Yeah, creativity is limitless, but that doesn’t mean one can keep churning out fresh ideas every time when required. This is where the reference-to-video feature becomes the most useful. Basically, it’s the ability of a model to allow your character to mimic some reference image or video from which you’re looking to take inspiration.

Great for transitioning product, outfit, and visual tone across multiple shots and characters. Also gives much more control and scope of storytelling to the creator, especially when it’s branded content or some repeatable video generation task.

Temporal coherence

Sounds tough, but to simplify, it's the ability of a model to stabilise motion from frame to frame whenever a person, object, or background is to stay consistent.

Poor coherence is the reason why, in many of these AI videos, we see sudden flickers, changes in shape, faces wrapping into each other, or objects deforming like some voodoo anomaly. Good temporal coherence is a critical feature to look for in an AI video generator, which assures that the final output will be close to reality.

Ready to make (generate) your Hollywood movie?

Hope you are, but consider these few touchpoints. Firstly, for an average Joe, current prices may not make sense, especially cause most of the premium models can reach $0.60 per second if your expectation is a high-resolution audio embedded output. Such even multiplies with repeated iterations.

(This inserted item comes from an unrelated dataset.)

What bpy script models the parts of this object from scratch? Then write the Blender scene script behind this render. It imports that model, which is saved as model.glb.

Also, the era of blindly churning out tasteless AI videos is dead. If you wanna do that now, platforms like YouTube specifically require you to disclose how you were generating the videos, especially when there's a realistic, some realistic place, person, or event exists in the video.

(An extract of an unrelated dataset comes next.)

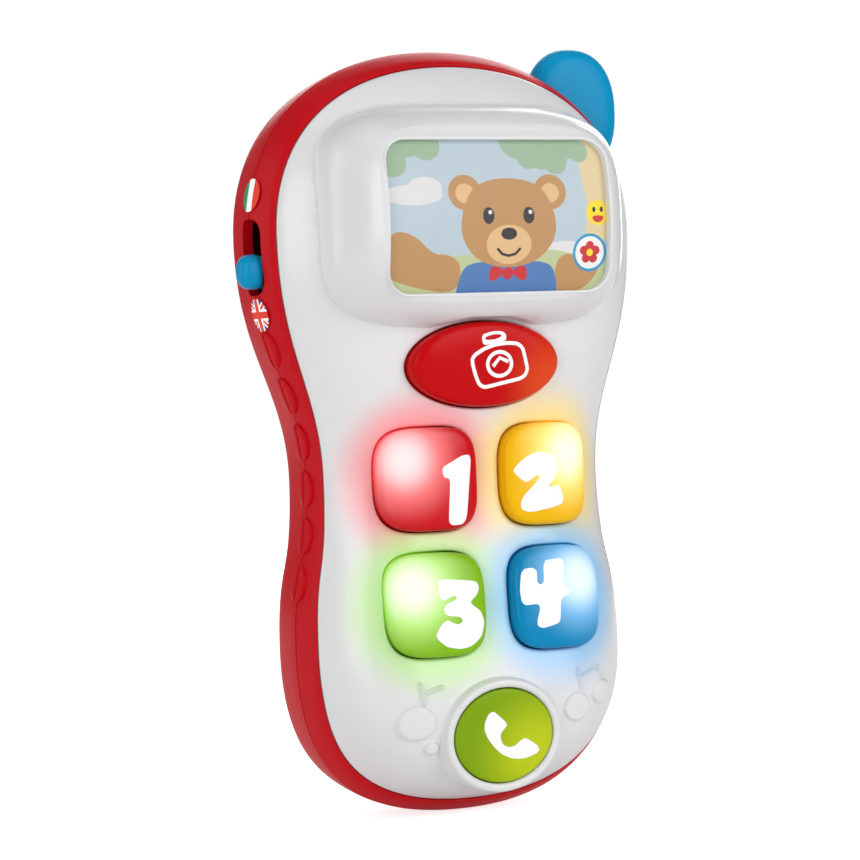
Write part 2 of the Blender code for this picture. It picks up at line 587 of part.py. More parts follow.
# ---------------------------------------------------------------- language slider on the -X flank
KX = -45.7
rings = []
for r, x in ((0.0, KX - 3.9), (0.45, KX - 3.6), (0.78, KX - 2.7), (0.97, KX - 1.2), (1.0, KX + 0.6), (0.96, KX + 1.6)):
    pts = squircle(0, 0, 3.0 * r, 3.8 * r, 2.6, 16) if r else [(0, 0)]
    rings.append([(x, -0.2 + a, SLIDER_Z + b) for a, b in pts])
slider = loft("language_slider", rings, BLUE)
join(slider, box("stem", (KX + 1.0, -41.1), (0.6, 3.0), (SLIDER_Z - 1.6, SLIDER_Z + 1.6)))
join(slider, box("shutter", (-41.7, -40.9), (0.5, 6.2), (SLIDER_Z - 4.8, SLIDER_Z + 4.8)))
box("language_switch", (-34.0, -27.5), (BOARD_Y[1] + GAP, 8.0), (118.2, 130.0), STEEL)
box("language_switch_lever", (-40.5, -34.4), (4.6, 6.0), (SLIDER_Z - 0.9, SLIDER_Z + 0.9), EPOXY)

# ---------------------------------------------------------------- power slider on the back
PX = -2.6
knob = prism("power_slider", round_rect(PX, POWER_Z, 3.4, 2.7, 0.8, 2), REAR_Y - 1.15, REAR_Y - 0.25, BLUE)
join(knob, box("stem", (PX - 1.6, PX + 1.6), (13.4, REAR_Y - 0.8), (POWER_Z - 1.2, POWER_Z + 1.2)))
box("power_switch", (-5.6, 5.6), (BOARD_Y[1] + GAP, 10.2), (POWER_Z - 2.6, POWER_Z + 2.6), STEEL)
box("power_switch_lever", (PX - 0.8, PX + 0.8), (10.52, 13.05), (POWER_Z - 0.8, POWER_Z + 0.8), EPOXY)


# ---------------------------------------------------------------- round labels on the -X flank
def flank_x(y, z):
    """Outer skin of the closed housing on the -X side."""
    near = sorted((p for p in SEAM_EDGE if p.x > 0), key=lambda p: abs(p.y - z))[:2]
    t = (z - near[0].y) / (near[1].y - near[0].y)
    seam = near[0].x + (near[1].x - near[0].x) * t
    if y >= 0:
        return -(seam - 0.25 * min(y / 5.5, 1.0))
    d = y / rim_y(z)
    f = 0.08 * min(d / 0.15, 1.0) + 0.26 * min(max(d - 0.15, 0) / 0.33, 1.0)
    f += 0.32 * min(max(d - 0.48, 0) / 0.32, 1.0)
    return -(seam - f * 2.9)


for name, z in LABELS.items():
    rings = [[(flank_x(-0.2, z) - 0.3, -0.2, z)]]
    for r, out in ((1.8, 0.3), (3.6, 0.3), (3.6, 0.5), (1.8, 0.5)):
        rings.append([(flank_x(-0.2 + a, z + b) - out, -0.2 + a, z + b) for a, b in circle(0, 0, r, 16)])
    rings.append([(flank_x(-0.2, z) - 0.5, -0.2, z)])
    loft(name, rings, STICKER)

# ---------------------------------------------------------------- wires
WIRE_R = 0.6
supply_route = [(11.6, 12.0, 76.6), (16.5, 11.5, 78), (19.5, 8.0, 80), (19.5, 4.6, 82), (19.5, 3.4, 84)]
tube("battery_wire_red", supply_route, WIRE_R, 6, WIRE_RED)
tube("battery_wire_black", [(-x, y, z) for x, y, z in supply_route], WIRE_R, 6, WIRE_BLACK)
tube("speaker_wire", [(9.8, 10.6, 118.0), (12.0, 7.5, 115.0), (13.0, 4.8, 112.5), (13.0, 3.4, 110.0)],
     WIRE_R, 6, WIRE_RED)

# ---------------------------------------------------------------- finish: scale to metres, joint origins
for ob in list(bpy.data.objects):
    bm = bmesh.new()
    bm.from_mesh(ob.data)
    bmesh.ops.remove_doubles(bm, verts=bm.verts, dist=2e-4)
    bmesh.ops.dissolve_degenerate(bm, edges=bm.edges, dist=2e-4)
    bmesh.ops.recalc_face_normals(bm, faces=bm.faces)
    bmesh.ops.transform(bm, matrix=Matrix.Scale(MM, 4) @ Matrix.Translation(-ORIGIN), verts=bm.verts)
    bm.to_mesh(ob.data)
    bm.free()

ORIGINS = {name: (x, skin(x, z), z) for name, (x, z) in KEY_POST.items()}
ORIGINS["camera_button"] = (CAMERA_AT[0], skin(*CAMERA_AT), CAMERA_AT[1])
ORIGINS["call_button"] = on_boss([CALL_AT], 0)[0]
ORIGINS["language_slider"] = (KX, -0.2, SLIDER_Z)
ORIGINS["language_switch_lever"] = (KX, -0.2, SLIDER_Z)
ORIGINS["power_slider"] = (PX, REAR_Y, POWER_Z)
ORIGINS["power_switch_lever"] = (PX, REAR_Y, POWER_Z)
ORIGINS["battery_door"] = (0, REAR_Y, sum(DOOR_Z) / 2)
ORIGINS["battery_door_screw"] = (0, REAR_Y, sum(DOOR_Z) / 2)
for name, origin in ORIGINS.items():
    ob = bpy.data.objects[name]
    shift = (Vector(origin) - ORIGIN) * MM
    ob.data.transform(Matrix.Translation(-shift))
    ob.location = shift
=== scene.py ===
"""Looks of the toy cell phone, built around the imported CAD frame.

Body by body: the white face plate, the two halves of the red housing, the buttons and what is printed on
them, the screen's picture and window, the antenna, the flank's slider and stickers, and the stage.
Lengths are millimetres in the part's own design frame; to_world() turns them into the frame's metres.
"""
import math

import bmesh
import bpy
import numpy as np
from mathutils import Matrix, Vector
from mathutils.bvhtree import BVHTree
from mathutils.geometry import delaunay_2d_cdt
from mathutils.kdtree import KDTree


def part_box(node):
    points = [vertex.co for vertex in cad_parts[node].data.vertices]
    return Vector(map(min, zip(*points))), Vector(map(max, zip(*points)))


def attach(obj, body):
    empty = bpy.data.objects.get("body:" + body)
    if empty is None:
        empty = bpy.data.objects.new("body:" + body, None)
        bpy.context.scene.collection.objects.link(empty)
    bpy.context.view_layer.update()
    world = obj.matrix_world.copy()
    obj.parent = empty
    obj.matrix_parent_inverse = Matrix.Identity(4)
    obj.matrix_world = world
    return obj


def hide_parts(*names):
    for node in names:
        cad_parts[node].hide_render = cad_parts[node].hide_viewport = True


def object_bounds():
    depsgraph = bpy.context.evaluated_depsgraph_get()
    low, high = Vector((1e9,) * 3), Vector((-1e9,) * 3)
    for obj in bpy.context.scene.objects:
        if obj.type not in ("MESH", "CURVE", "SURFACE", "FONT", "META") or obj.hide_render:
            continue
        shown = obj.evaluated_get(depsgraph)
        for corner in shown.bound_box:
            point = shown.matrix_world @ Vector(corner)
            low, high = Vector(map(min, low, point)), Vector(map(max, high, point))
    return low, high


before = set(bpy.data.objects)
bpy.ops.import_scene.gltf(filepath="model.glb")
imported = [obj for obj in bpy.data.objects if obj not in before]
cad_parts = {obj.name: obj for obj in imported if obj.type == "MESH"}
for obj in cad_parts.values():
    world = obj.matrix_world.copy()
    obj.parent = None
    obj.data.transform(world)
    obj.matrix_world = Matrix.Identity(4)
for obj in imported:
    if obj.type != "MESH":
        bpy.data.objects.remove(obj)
cad_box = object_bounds()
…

Also, if you're one of the pros with a beefy PC who can run a video model locally, removing all the content security filters, yes, you can generate “extreme” outputs. But those can then get flagged by safety filters and licensing terms in respective publishing platforms if you're thinking of using them for commercial gains.

All in all, your risk tolerance, budget, and end goal would dictate which should be the best AI video generator for you, not hype.